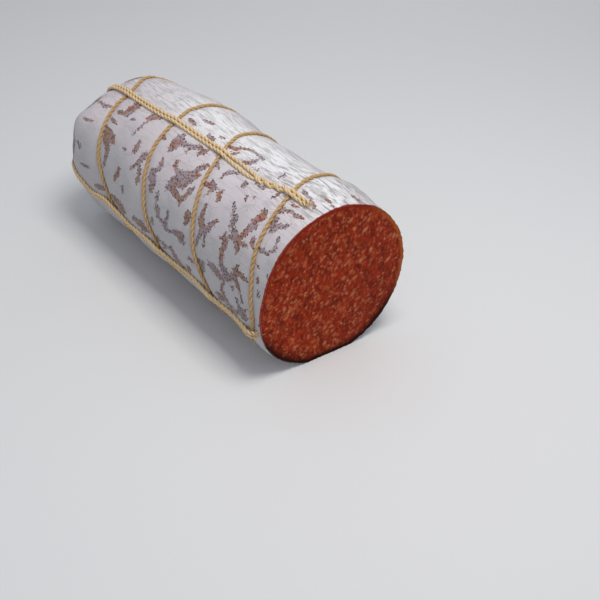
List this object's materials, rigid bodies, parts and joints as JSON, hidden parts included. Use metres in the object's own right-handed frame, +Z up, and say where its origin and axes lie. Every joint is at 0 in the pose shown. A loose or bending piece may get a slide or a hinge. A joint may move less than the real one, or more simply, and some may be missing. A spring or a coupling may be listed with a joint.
{
  "type": "cured sausage",
  "caption": "Thick dry-cured sausage with a pale moulded casing, bound lengthwise and crosswise with straw-coloured twine, its end cut flat to show the meat.",
  "frame": {"origin": "middle of the sausage's footprint, on the surface it rests on", "axes": "+X along the sausage towards its cut end, +Z up"},
  "size_m": [0.209, 0.092, 0.0889],
  "materials": {
    "casing": "matt, with a soft sheen",
    "meat": "moist satin",
    "twine": "matt twisted fibre"
  },
  "bodies": {
    "root": {"sausage": "casing", "loop_1": "twine", "loop_2": "twine", "loop_3": "twine", "loop_4": "twine", "cord_top_left": "twine", "cord_top_right": "twine", "cord_side_left": "twine", "cord_side_right": "twine", "cord_bottom_left": "twine", "cord_bottom_right": "twine", "cord_back_left": "twine", "cord_back_right": "twine", "end_tie": "twine"}
  },
  "joints": []
}
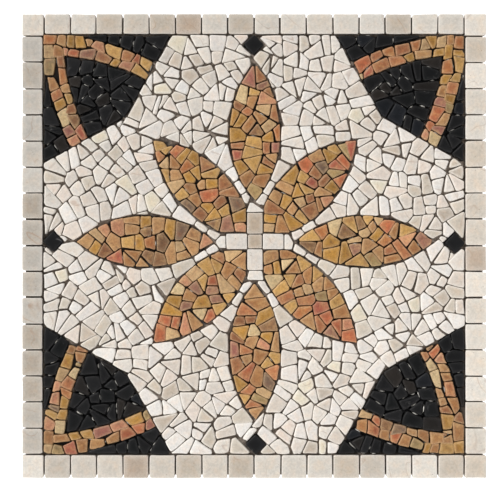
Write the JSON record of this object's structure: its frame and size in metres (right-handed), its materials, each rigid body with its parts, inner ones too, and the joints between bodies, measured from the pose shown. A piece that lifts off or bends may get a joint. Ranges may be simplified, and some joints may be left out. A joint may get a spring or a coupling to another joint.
{
  "type": "mosaic medallion panel",
  "caption": "Square wall or floor panel of tumbled marble chips on a glass-fibre net: a petalled flower in a pale ground, dark corner fields with curved bands, and a plain tile border.",
  "frame": {"origin": "centre of the flat back face, where the panel is bedded or fixed", "axes": "+Z is the panel's top, -Y is its face, +Y points into what it is fixed to, +X is to the right as its face is seen"},
  "size_m": [0.6, 0.01, 0.6],
  "materials": {
    "border_marble": "tumbled, matt",
    "pale_marble": "broken and tumbled, matt",
    "ochre_marble": "broken and tumbled, satin",
    "black_marble": "broken and tumbled, satin",
    "net": "glass-fibre net set in white adhesive"
  },
  "bodies": {
    "root": {"backing_net": "net", "border_corner_bottom_left": "border_marble", "border_corner_bottom_right": "border_marble", "border_corner_top_left": "border_marble", "border_corner_top_right": "border_marble", "border_row_bottom": "border_marble", "border_row_left": "border_marble", "border_row_right": "border_marble", "border_row_top": "border_marble", "centre_arm_bottom": "pale_marble", "centre_arm_left": "pale_marble", "centre_arm_right": "pale_marble", "centre_arm_top": "pale_marble", "centre_cap_bottom": "pale_marble", "centre_cap_left": "pale_marble", "centre_cap_right": "pale_marble", "centre_cap_top": "pale_marble", "centre_square": "pale_marble", "corner_band_bottom_left": "ochre_marble", "corner_band_bottom_right": "ochre_marble", "corner_band_top_left": "ochre_marble", "corner_band_top_right": "ochre_marble", "corner_leaf_bottom_left": "black_marble", "corner_leaf_bottom_right": "black_marble", "corner_leaf_top_left": "black_marble", "corner_leaf_top_right": "black_marble", "corner_wedge_level_bottom_left": "black_marble", "corner_wedge_level_bottom_right": "black_marble", "corner_wedge_level_top_left": "black_marble", "corner_wedge_level_top_right": "black_marble", "corner_wedge_upright_bottom_left": "black_marble", "corner_wedge_upright_bottom_right": "black_marble", "corner_wedge_upright_top_left": "black_marble", "corner_wedge_upright_top_right": "black_marble", "dark_square_bottom": "black_marble", "dark_square_left": "black_marble", "dark_square_right": "black_marble", "dark_square_top": "black_marble", "ground": "pale_marble", "petal_bottom": "ochre_marble", "petal_bottom_left": "ochre_marble", "petal_bottom_right": "ochre_marble", "petal_left": "ochre_marble", "petal_right": "ochre_marble", "petal_top": "ochre_marble", "petal_top_left": "ochre_marble", "petal_top_right": "ochre_marble"}
  },
  "joints": []
}
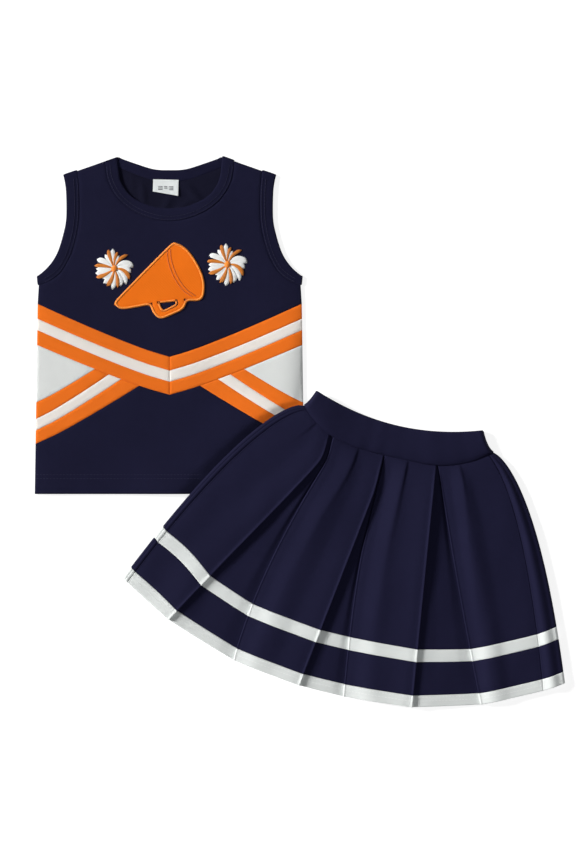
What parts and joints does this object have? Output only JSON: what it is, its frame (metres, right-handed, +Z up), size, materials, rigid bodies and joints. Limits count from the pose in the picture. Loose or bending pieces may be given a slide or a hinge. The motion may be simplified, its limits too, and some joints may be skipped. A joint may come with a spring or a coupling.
{
  "type": "child's cheer uniform",
  "caption": "Sleeveless knit cheer top with a striped chevron front, laid flat with its box-pleated skirt over one corner of the hem.",
  "frame": {"origin": "centre of the whole set's bounding box, on the table it lies on", "axes": "+Z up from the table, +Y from the top's hem towards its neck, +X to the top's own left side, where the skirt lies"},
  "size_m": [0.5136, 0.5346, 0.0102],
  "materials": {
    "knit_navy": "matte cotton knit, fine ribs",
    "knit_orange": "matte cotton knit",
    "knit_white": "matte cotton knit",
    "skirt_navy": "smooth double knit with a slight sheen",
    "skirt_white": "smooth white knit",
    "twill_orange": "twill applique cloth",
    "thread_orange": "satin embroidery thread",
    "thread_white": "satin embroidery thread",
    "label_satin": "woven satin label",
    "elastic": "ribbed woven elastic"
  },
  "bodies": {
    "top": {"armhole_band_left": "knit_navy", "armhole_band_right": "knit_navy", "back_panel": "knit_navy", "chevron_lower_left": "knit_orange", "chevron_lower_right": "knit_orange", "chevron_middle_left": "knit_white", "chevron_middle_right": "knit_white", "chevron_upper_left": "knit_orange", "chevron_upper_right": "knit_orange", "crossed_band_lower_left": "knit_orange", "crossed_band_lower_right": "knit_orange", "crossed_band_middle_left": "knit_white", "crossed_band_middle_right": "knit_white", "crossed_band_upper_left": "knit_orange", "crossed_band_upper_right": "knit_orange", "front_lower_panel": "knit_navy", "front_yoke": "knit_navy", "megaphone_bell_stitching": "thread_orange", "megaphone_edge_stitching": "thread_orange", "megaphone_handle_stitching": "thread_orange", "megaphone_patch": "twill_orange", "neckband": "knit_navy", "pompom_orange_left": "thread_orange", "pompom_orange_right": "thread_orange", "pompom_white_left": "thread_white", "pompom_white_right": "thread_white", "side_insert_left": "knit_white", "side_insert_right": "knit_white"},
    "skirt": {"skirt_back_hem_band": "skirt_white", "skirt_back_lower_panel": "skirt_navy", "skirt_back_ribbon_stripe": "skirt_white", "skirt_back_upper_panel": "skirt_navy", "skirt_front_hem_band": "skirt_white", "skirt_front_lower_panel": "skirt_navy", "skirt_front_ribbon_stripe": "skirt_white", "skirt_front_upper_panel": "skirt_navy", "waist_elastic": "elastic", "waistband_casing": "skirt_navy"},
    "size_label": {"size_label": "label_satin"}
  },
  "joints": [
    {"name": "skirt_lift", "type": "slide", "parent": "top", "child": "skirt", "axis": [0, 0, 1], "range_m": [0, 0.08]},
    {"name": "label_flip", "type": "hinge", "parent": "top", "child": "size_label", "pos_m": [-0.12983, 0.24408, 0.0019], "axis": [-0.9997, 0.0243, 0], "range_deg": [0, 150]}
  ]
}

**WRITTEN PROBLEM**: Please set down each line of the records exactly as given.

**ANSWER TO THE PROBLEM**:
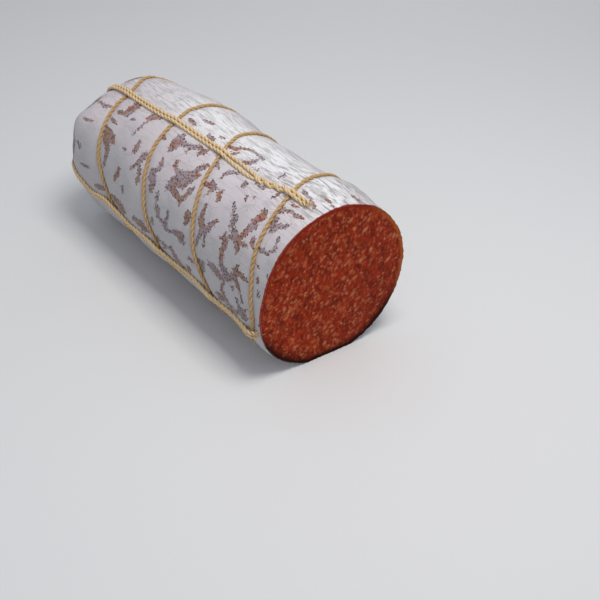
List this object's materials, rigid bodies, parts and joints as JSON, hidden parts included. Use metres in the object's own right-handed frame, +Z up, and say where its origin and axes lie. Every joint is at 0 in the pose shown. A loose or bending piece may get a slide or a hinge. A joint may move less than the real one, or more simply, and some may be missing. A spring or a coupling may be listed with a joint.
{
  "type": "cured sausage",
  "caption": "Thick dry-cured sausage with a pale moulded casing, bound lengthwise and crosswise with straw-coloured twine, its end cut flat to show the meat.",
  "frame": {"origin": "middle of the sausage's footprint, on the surface it rests on", "axes": "+X along the sausage towards its cut end, +Z up"},
  "size_m": [0.209, 0.092, 0.0889],
  "materials": {
    "casing": "matt, with a soft sheen",
    "meat": "moist satin",
    "twine": "matt twisted fibre"
  },
  "bodies": {
    "root": {"sausage": "casing", "loop_1": "twine", "loop_2": "twine", "loop_3": "twine", "loop_4": "twine", "cord_top_left": "twine", "cord_top_right": "twine", "cord_side_left": "twine", "cord_side_right": "twine", "cord_bottom_left": "twine", "cord_bottom_right": "twine", "cord_back_left": "twine", "cord_back_right": "twine", "end_tie": "twine"}
  },
  "joints": []
}
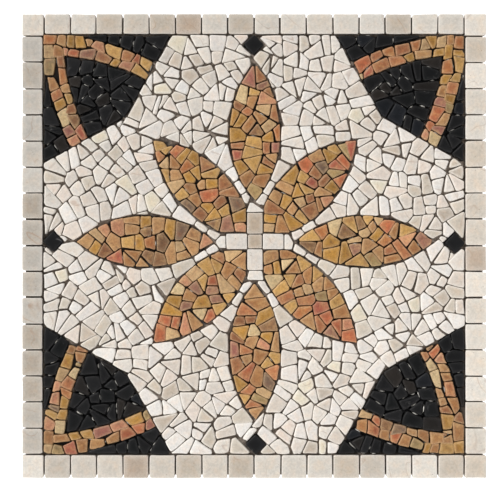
Write the JSON record of this object's structure: its frame and size in metres (right-handed), its materials, each rigid body with its parts, inner ones too, and the joints between bodies, measured from the pose shown. A piece that lifts off or bends may get a joint. Ranges may be simplified, and some joints may be left out. A joint may get a spring or a coupling to another joint.
{
  "type": "mosaic medallion panel",
  "caption": "Square wall or floor panel of tumbled marble chips on a glass-fibre net: a petalled flower in a pale ground, dark corner fields with curved bands, and a plain tile border.",
  "frame": {"origin": "centre of the flat back face, where the panel is bedded or fixed", "axes": "+Z is the panel's top, -Y is its face, +Y points into what it is fixed to, +X is to the right as its face is seen"},
  "size_m": [0.6, 0.01, 0.6],
  "materials": {
    "border_marble": "tumbled, matt",
    "pale_marble": "broken and tumbled, matt",
    "ochre_marble": "broken and tumbled, satin",
    "black_marble": "broken and tumbled, satin",
    "net": "glass-fibre net set in white adhesive"
  },
  "bodies": {
    "root": {"backing_net": "net", "border_corner_bottom_left": "border_marble", "border_corner_bottom_right": "border_marble", "border_corner_top_left": "border_marble", "border_corner_top_right": "border_marble", "border_row_bottom": "border_marble", "border_row_left": "border_marble", "border_row_right": "border_marble", "border_row_top": "border_marble", "centre_arm_bottom": "pale_marble", "centre_arm_left": "pale_marble", "centre_arm_right": "pale_marble", "centre_arm_top": "pale_marble", "centre_cap_bottom": "pale_marble", "centre_cap_left": "pale_marble", "centre_cap_right": "pale_marble", "centre_cap_top": "pale_marble", "centre_square": "pale_marble", "corner_band_bottom_left": "ochre_marble", "corner_band_bottom_right": "ochre_marble", "corner_band_top_left": "ochre_marble", "corner_band_top_right": "ochre_marble", "corner_leaf_bottom_left": "black_marble", "corner_leaf_bottom_right": "black_marble", "corner_leaf_top_left": "black_marble", "corner_leaf_top_right": "black_marble", "corner_wedge_level_bottom_left": "black_marble", "corner_wedge_level_bottom_right": "black_marble", "corner_wedge_level_top_left": "black_marble", "corner_wedge_level_top_right": "black_marble", "corner_wedge_upright_bottom_left": "black_marble", "corner_wedge_upright_bottom_right": "black_marble", "corner_wedge_upright_top_left": "black_marble", "corner_wedge_upright_top_right": "black_marble", "dark_square_bottom": "black_marble", "dark_square_left": "black_marble", "dark_square_right": "black_marble", "dark_square_top": "black_marble", "ground": "pale_marble", "petal_bottom": "ochre_marble", "petal_bottom_left": "ochre_marble", "petal_bottom_right": "ochre_marble", "petal_left": "ochre_marble", "petal_right": "ochre_marble", "petal_top": "ochre_marble", "petal_top_left": "ochre_marble", "petal_top_right": "ochre_marble"}
  },
  "joints": []
}
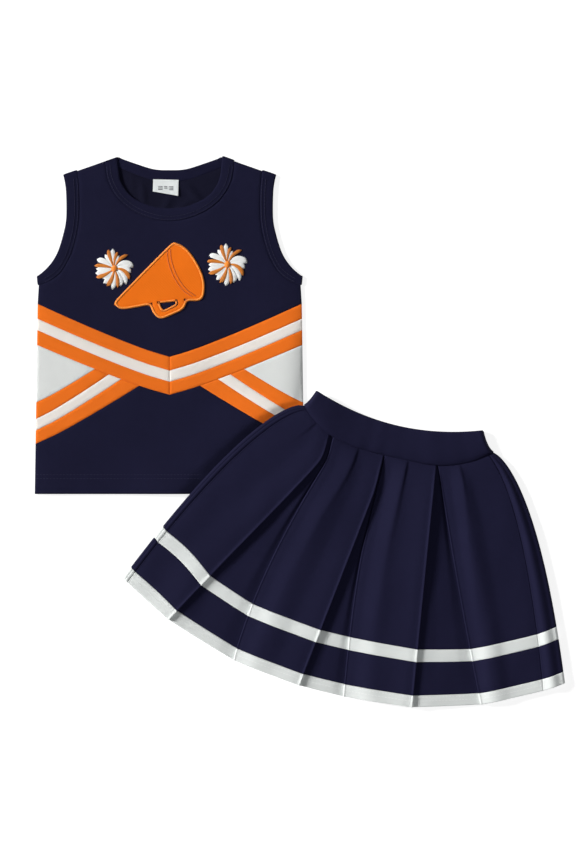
What parts and joints does this object have? Output only JSON: what it is, its frame (metres, right-handed, +Z up), size, materials, rigid bodies and joints. Limits count from the pose in the picture. Loose or bending pieces may be given a slide or a hinge. The motion may be simplified, its limits too, and some joints may be skipped. A joint may come with a spring or a coupling.
{
  "type": "child's cheer uniform",
  "caption": "Sleeveless knit cheer top with a striped chevron front, laid flat with its box-pleated skirt over one corner of the hem.",
  "frame": {"origin": "centre of the whole set's bounding box, on the table it lies on", "axes": "+Z up from the table, +Y from the top's hem towards its neck, +X to the top's own left side, where the skirt lies"},
  "size_m": [0.5136, 0.5346, 0.0102],
  "materials": {
    "knit_navy": "matte cotton knit, fine ribs",
    "knit_orange": "matte cotton knit",
    "knit_white": "matte cotton knit",
    "skirt_navy": "smooth double knit with a slight sheen",
    "skirt_white": "smooth white knit",
    "twill_orange": "twill applique cloth",
    "thread_orange": "satin embroidery thread",
    "thread_white": "satin embroidery thread",
    "label_satin": "woven satin label",
    "elastic": "ribbed woven elastic"
  },
  "bodies": {
    "top": {"armhole_band_left": "knit_navy", "armhole_band_right": "knit_navy", "back_panel": "knit_navy", "chevron_lower_left": "knit_orange", "chevron_lower_right": "knit_orange", "chevron_middle_left": "knit_white", "chevron_middle_right": "knit_white", "chevron_upper_left": "knit_orange", "chevron_upper_right": "knit_orange", "crossed_band_lower_left": "knit_orange", "crossed_band_lower_right": "knit_orange", "crossed_band_middle_left": "knit_white", "crossed_band_middle_right": "knit_white", "crossed_band_upper_left": "knit_orange", "crossed_band_upper_right": "knit_orange", "front_lower_panel": "knit_navy", "front_yoke": "knit_navy", "megaphone_bell_stitching": "thread_orange", "megaphone_edge_stitching": "thread_orange", "megaphone_handle_stitching": "thread_orange", "megaphone_patch": "twill_orange", "neckband": "knit_navy", "pompom_orange_left": "thread_orange", "pompom_orange_right": "thread_orange", "pompom_white_left": "thread_white", "pompom_white_right": "thread_white", "side_insert_left": "knit_white", "side_insert_right": "knit_white"},
    "skirt": {"skirt_back_hem_band": "skirt_white", "skirt_back_lower_panel": "skirt_navy", "skirt_back_ribbon_stripe": "skirt_white", "skirt_back_upper_panel": "skirt_navy", "skirt_front_hem_band": "skirt_white", "skirt_front_lower_panel": "skirt_navy", "skirt_front_ribbon_stripe": "skirt_white", "skirt_front_upper_panel": "skirt_navy", "waist_elastic": "elastic", "waistband_casing": "skirt_navy"},
    "size_label": {"size_label": "label_satin"}
  },
  "joints": [
    {"name": "skirt_lift", "type": "slide", "parent": "top", "child": "skirt", "axis": [0, 0, 1], "range_m": [0, 0.08]},
    {"name": "label_flip", "type": "hinge", "parent": "top", "child": "size_label", "pos_m": [-0.12983, 0.24408, 0.0019], "axis": [-0.9997, 0.0243, 0], "range_deg": [0, 150]}
  ]
}